Furniture, Works of Art & Clocks & The Age of Oak - 02 Oct 2025
A LARGE AND IMPRESSIVE CHARLES II BRONZE MORTAR
A LARGE AND IMPRESSIVE CHARLES II BRONZE MORTAR
BY THE SAMUEL SMITH FOUNDRY, YORK (fl.1672-1709), DATED '1680'
inscribed beneath the rim ‘THOMAS ROGERS 1680’, along with acanthus, flowerheads and scrolling foliage, a wide band at the waist cast six times with the maker's mark 'SS' and 'Ebor' (Eboracencis, Latin for York), within a scroll edge cartouche, spaced by bells issuing foliate scrolls, atop three cords, foot with recessed flange
25.5cm high, 32.5cm diameter
Provenance
John Fardon Collection.
Peter Hornsby Collection.
Roger Rosewell Collection.
Christopher Bangs Private Collection.
Literature
This mortar is described M. Finlay, English Decorated Bronze Mortars & their Makers, p. 155. The footnote to the John Fardon sale catalogue, Christie's, 1st May 1996, lot 63, refers to two possible Thomas Rogers, one at North Loftus, died 1684, the other from South Elasball (sic. possibly South Elmsall, West Yorkshire).

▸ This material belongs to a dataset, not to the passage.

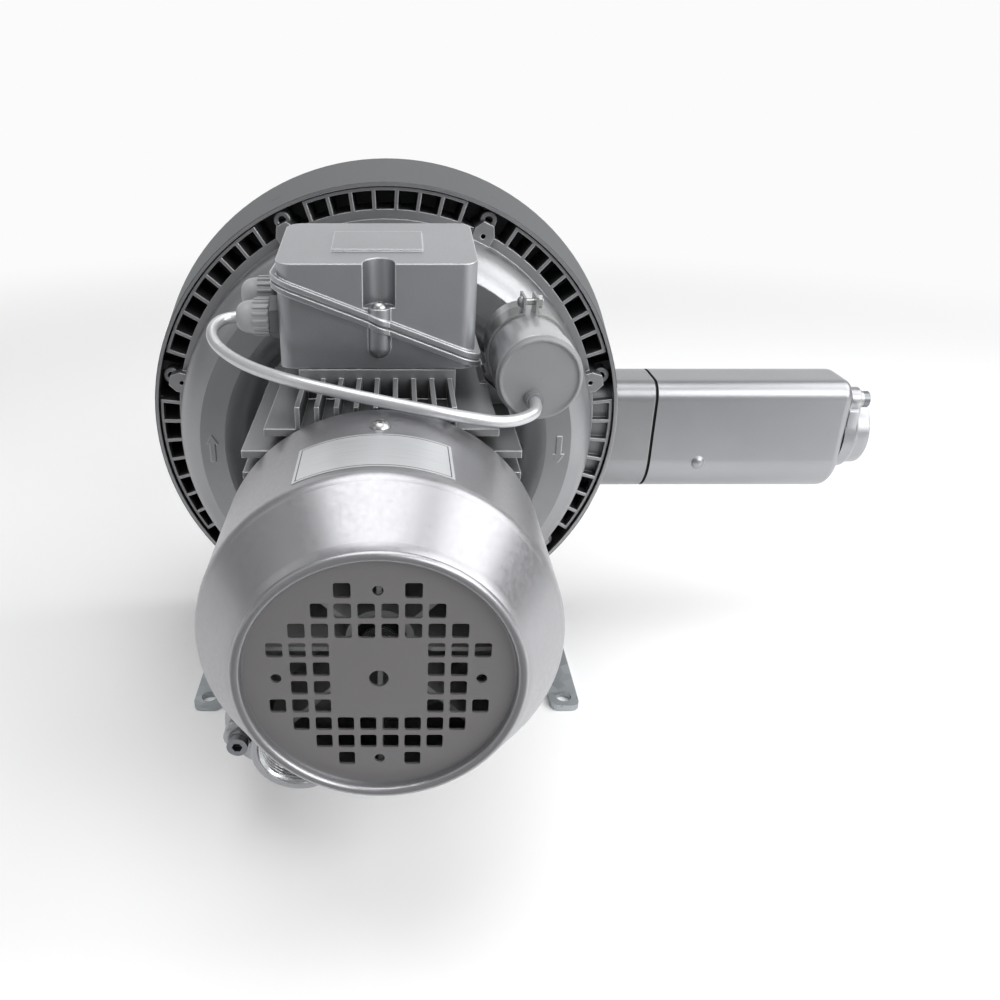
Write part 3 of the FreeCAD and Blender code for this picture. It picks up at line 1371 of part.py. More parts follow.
def over_can(shape):
    """From above the shaft to above the can, still upright."""
    copy = shape.copy()
    copy.translate(Vector(capacitor_x, 0, capacitor_z - capacitor_distance()))
    return copy


def capacitor_bracket():
    """Foot bolted to the frame's pad, with a saddle under the can."""
    distance = capacitor_distance()
    half = clamp_width / 2
    foot = block(-pad_width / 2, pad_width / 2, clamp_y - half, clamp_y + half, bracket_root_radius,
                 distance - 10)
    saddle = along_y(capacitor_radius + 4, clamp_y - half, clamp_y + half, z=distance)
    saddle = saddle.common(block(-15, 15, clamp_y - half, clamp_y + half, bracket_root_radius,
                                 distance - 15))
    body = foot.fuse(saddle).cut(along_y(capacitor_radius + seat_gap, clamp_y - 50, clamp_y + 50, z=distance))
    band_slot = along_y(capacitor_radius + clamp_thickness + 2 * seat_gap, clamp_y - half - 1,
                        clamp_y + half + 1, z=distance)
    return from_top(body.cut(band_slot))


def clamp_band():
    """Sheet band round the can with two ears drawn together by a screw."""
    distance = capacitor_distance()
    half = clamp_width / 2
    inner = capacitor_radius + seat_gap
    outer = inner + clamp_thickness
    band = along_y(outer, clamp_y - half, clamp_y + half, z=distance)
    band = band.cut(along_y(inner, clamp_y - half - 1, clamp_y + half + 1, z=distance))
    band = band.cut(block(-3, 3, clamp_y - 20, clamp_y + 20, distance + 10, distance + 60))
    ears = [block(x, x + clamp_thickness, clamp_y - half, clamp_y + half, distance + inner + 0.3,
                  distance + outer + 9) for x in (-3 - clamp_thickness, 3)]
    hole = cylinder(2.0 + bolt_gap, Vector(-10, clamp_y, distance + outer + 4.5), Vector(1, 0, 0), 20)
    return over_can(joined([band] + ears).cut(hole))


def clamp_screw():
    distance = capacitor_distance() + capacitor_radius + seat_gap + clamp_thickness + 4.5
    head = pan_screw(2.0, 13.0, 3.8, 2.8, Vector(-3 - clamp_thickness, clamp_y, distance), Vector(1, 0, 0))
    nut = hexagon(3.5, Vector(3 + clamp_thickness, clamp_y, distance), Vector(1, 0, 0), 3.2)
    return over_can(head.fuse(nut))


def all_pieces():
    """Every piece by its name, in the order of assembly."""
    pieces = {}
    front_outer, front_inner, front_balls = bearing(front_bearing_y)
    rear_outer, rear_inner, rear_balls = bearing(rear_bearing_y)
    pieces["foot_rails"] = foot_rails()
    pieces["cross_plate"] = cross_plate()
    pieces["casing_legs"] = casing_legs()
    pieces["leg_bolts"] = leg_bolts()
    pieces["leg_screws"] = leg_screws()
    pieces["casing_housing"] = casing_housing()
    pieces["casing_cover"] = casing_cover()
    pieces["cover_bolts"] = cover_bolts()
    pieces["motor_shaft"] = motor_shaft()
    pieces["rotor_core"] = rotor_core()
    pieces["rotor_cage"] = rotor_cage()
    pieces["front_bearing_outer_race"] = front_outer
    pieces["front_bearing_inner_race"] = front_inner
    pieces["front_bearing_balls"] = front_balls
    pieces["rear_bearing_outer_race"] = rear_outer
    pieces["rear_bearing_inner_race"] = rear_inner
    pieces["rear_bearing_balls"] = rear_balls
    pieces["shaft_seal"] = shaft_seal()
    pieces["impeller"] = impeller()
    pieces["impeller_key"], pieces["impeller_washer"], pieces["impeller_bolt"] = impeller_fastening()
    pieces["stator_core"] = stator_core()
    pieces["stator_windings"] = stator_windings()
    pieces["motor_frame"] = motor_frame()
    pieces["drive_end_shield"] = drive_end_shield()
    pieces["flange_bolts"] = flange_bolts()
    pieces["rear_end_shield"] = rear_end_shield()
    pieces["shield_screws"] = group(drive_screws() + rear_shield_screws())
    pieces["cooling_fan"] = cooling_fan()
    pieces["fan_circlip"] = fan_circlip()
    pieces["fan_cover"] = fan_cover()
    pieces["fan_cover_screws"] = fan_cover_screws()
    pieces["nameplate"] = nameplate()
    pieces["terminal_box_base"] = terminal_box_base()
    pieces["terminal_box_gasket"] = terminal_box_gasket()
    pieces["terminal_box_lid"] = terminal_box_lid()
    pieces["terminal_box_screws"] = terminal_box_screws()
    pieces["terminal_block"] = terminal_block()
    pieces["terminal_studs"] = terminal_studs()
    pieces["gland_bodies"], pieces["gland_nuts"], pieces["gland_seals"] = gland_solids()
    pieces["capacitor_can"] = capacitor_can()
    pieces["capacitor_cap"] = capacitor_cap()
    pieces["capacitor_grommet"] = capacitor_grommet()
    pieces["capacitor_bracket"] = capacitor_bracket()
    pieces["capacitor_clamp"] = clamp_band()
    pieces["clamp_screw"] = clamp_screw()
    pieces["capacitor_cable"] = capacitor_cable()
    for name, (place, tilt) in zip(("outlet", "inlet"), ports()):
        pieces[name + "_silencer"] = place(silencer_body(tilt))
        pieces[name + "_foam"] = place(silencer_foam(tilt))
        pieces[name + "_flange"] = place(port_flange(tilt))
    pieces["silencer_gaskets"] = group([place(silencer_gasket(tilt)) for place, tilt in ports()])
    pieces["silencer_screws"] = group([place(screw) for place, tilt in ports()
                                       for screw in silencer_screws(tilt)])
    pieces["port_flange_bolts"] = group([place(bolt) for place, tilt in ports()
                                         for bolt in port_bolts(tilt)])
    return pieces


def main():
    os.makedirs("parts", exist_ok=True)
    for name, shape in all_pieces().items():
        lifted = shape.copy()
        lifted.translate(Vector(0, 0, shaft_height))
        lifted.exportStep("parts/" + name + ".step")
        print(name, "solids", len(lifted.Solids), "valid", lifted.isValid(),
              "volume", round(lifted.Volume / 1000.0, 2))


main()
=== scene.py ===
"""Looks of the side channel blower: metres, +Z up, shaft along Y at 0.2 m, fan cover towards -Y."""
import bmesh
import bpy
import math
from mathutils import Matrix, Vector


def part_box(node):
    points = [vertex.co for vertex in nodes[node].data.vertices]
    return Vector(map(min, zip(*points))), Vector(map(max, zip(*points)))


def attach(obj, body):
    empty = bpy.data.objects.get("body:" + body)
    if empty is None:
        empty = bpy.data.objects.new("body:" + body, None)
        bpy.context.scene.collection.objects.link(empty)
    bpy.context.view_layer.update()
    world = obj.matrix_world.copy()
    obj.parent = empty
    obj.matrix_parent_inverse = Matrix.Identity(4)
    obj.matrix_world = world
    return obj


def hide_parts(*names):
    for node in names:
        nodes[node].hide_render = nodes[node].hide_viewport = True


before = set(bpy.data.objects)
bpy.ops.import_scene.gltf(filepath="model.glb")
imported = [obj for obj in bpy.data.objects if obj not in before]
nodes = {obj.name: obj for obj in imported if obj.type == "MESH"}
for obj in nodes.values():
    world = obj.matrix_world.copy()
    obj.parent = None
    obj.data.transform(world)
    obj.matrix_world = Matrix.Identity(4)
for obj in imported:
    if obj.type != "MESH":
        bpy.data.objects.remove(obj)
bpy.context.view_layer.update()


# View: a camera above and in front of the fan cover, looking down about 26 degrees, and a pale
# floor that turns up into a backdrop, under a soft overhead light. A grey cloth on the floor in front,
# seen only in reflections, keeps the upright lacquered faces from turning as pale as the floor.
lens_data = bpy.data.cameras.new("camera")
lens_data.sensor_width = 36.0
lens_data.lens = 31.57
lens_data.shift_x = 0.103
lens_data.clip_start = 0.01
camera = bpy.data.objects.new("camera", lens_data)
camera.location = (0.0083, -0.631, 0.4483)
camera_tilt = 64.05
camera.rotation_euler = (math.radians(camera_tilt), 0.0, 0.0)
bpy.context.scene.collection.objects.link(camera)
bpy.context.scene.camera = camera
bpy.context.scene.view_settings.view_transform = "Standard"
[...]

The footnote to the Roger Rosewell sale catalogue, Bonhams, 21st January 2015 lot 63, notes other possible candidates, including a Thomas Rogers, who married Mary Freeman in York, 1677, or the Thomas Rogers who married Jane Watson in York,1642. It is, of course, entirely possible Rogers was not a native of York, or even Yorkshire, as mortars were commissioned on occasion from founders who were not local to the buyer. See for example, a mortar made for Roger Warde, an apothecary of York, by the Whitechapel Foundry of London', illustrated in M. Finlay, English Decorated Bronze Mortars & their Makers' p. 70.